See those kinds of rules I’m actually OK with, in the spirit of it basically being a “don’t be a dick” rule. Don’t assault or use force on anyone with the itent to outrage their modesty. OK, “outrage their modesty” is really a bit wide in scope for my taste, but you get the general idea. Don’t be a dick and you don’t get caned.
Sadly that law can be twisted into a scam and let’s be honest, what the hell can’t be twisted if you’re creative, uh, I mean devious enough. I suppose in that regard we find ourselves right back to the fundamental belief of mine that all humans are exactly the same despite where on the planet they reside.
Let’s wrap this shit up. If you’re looking for a story to tell your grandkids (assuming your grandkids are naughty little bastards like you) you could always ignore both my and the State Department’s advice. Maybe you’ll get lucky. Or caned. Or lucky and caned if that’s what you’re in to.
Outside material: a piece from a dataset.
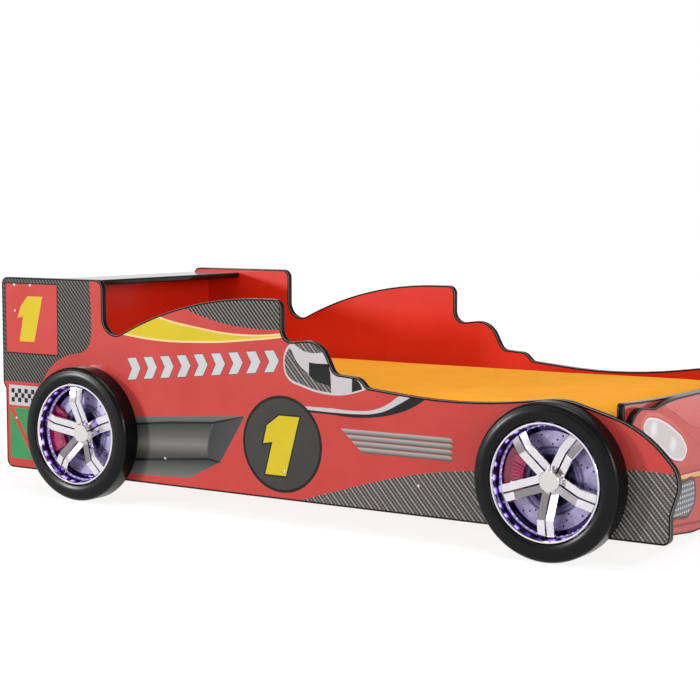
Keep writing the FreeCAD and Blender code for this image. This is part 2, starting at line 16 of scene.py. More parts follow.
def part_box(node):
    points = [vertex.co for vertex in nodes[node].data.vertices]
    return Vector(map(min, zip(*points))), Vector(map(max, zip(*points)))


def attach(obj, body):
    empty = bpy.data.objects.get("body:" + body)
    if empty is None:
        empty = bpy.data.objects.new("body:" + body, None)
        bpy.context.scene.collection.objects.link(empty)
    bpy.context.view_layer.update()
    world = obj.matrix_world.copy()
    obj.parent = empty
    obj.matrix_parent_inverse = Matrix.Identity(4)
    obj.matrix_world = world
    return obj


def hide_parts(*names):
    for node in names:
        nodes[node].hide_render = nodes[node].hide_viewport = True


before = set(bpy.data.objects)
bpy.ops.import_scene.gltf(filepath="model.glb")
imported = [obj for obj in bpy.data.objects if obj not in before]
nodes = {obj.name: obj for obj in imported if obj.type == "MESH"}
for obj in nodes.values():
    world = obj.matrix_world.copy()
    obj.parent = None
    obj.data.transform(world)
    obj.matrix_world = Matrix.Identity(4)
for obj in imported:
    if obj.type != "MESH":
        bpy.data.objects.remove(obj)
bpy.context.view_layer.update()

MM = 0.001
WHEEL_BACK = 0.4788     # plane of the wheels' backs, out from the middle of the bed
AXLE_HEIGHT = 0.2
BARREL_RADIUS = 136.5 * MM
RING_BACK = 52.5 * MM   # back of a rim's bright ring, from the wheel's back
BARREL_FLOOR = 5.5 * MM
BLEND = 1.5 * MM        # width over which one finish of the rim gives way to the next
DISC_RADIUS = 0.125
OUTER_Y = 478.0         # outer face of a side board, mm
NOSE_X = 988.0          # outer face of the nose board, mm
FILM = 0.15             # thickness of the printed film, mm
DIODES = 52             # in each wheel
SIDES = {"right": -1, "left": 1}
ENDS = ("rear", "front")


# ---------------------------------------- finishes
def linear(code):
    """An sRGB hex colour as the linear colour that shaders take."""
    srgb = np.array([int(code[i:i + 2], 16) for i in (0, 2, 4)]) / 255
    return (*np.where(srgb <= 0.04045, srgb / 12.92, ((srgb + 0.055) / 1.055) ** 2.4), 1.0)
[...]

One final note for this entry; I was told a story the other night and it made me laugh. It’s difficult to translate to text but here goes.
A guy was at the Towers (fuck you, I know what you’re thinking. It wasn’t me… it really was some other dude) and he was approached by a gorgeous woman. As they talked she kept saying what he thought was “I’m naughty girl”.
“Great,” he says “that’s what I like.”
For this story to work, and the reason it is funnier when told, you have to put a slight emphasis on the second half of the word; pronounce “naughty” as something along the lines of “nawttay”.
What she was really saying is “I’m not a girl”. Not sure if that changed his response or not.
I now return you to the more mundane blogging topics.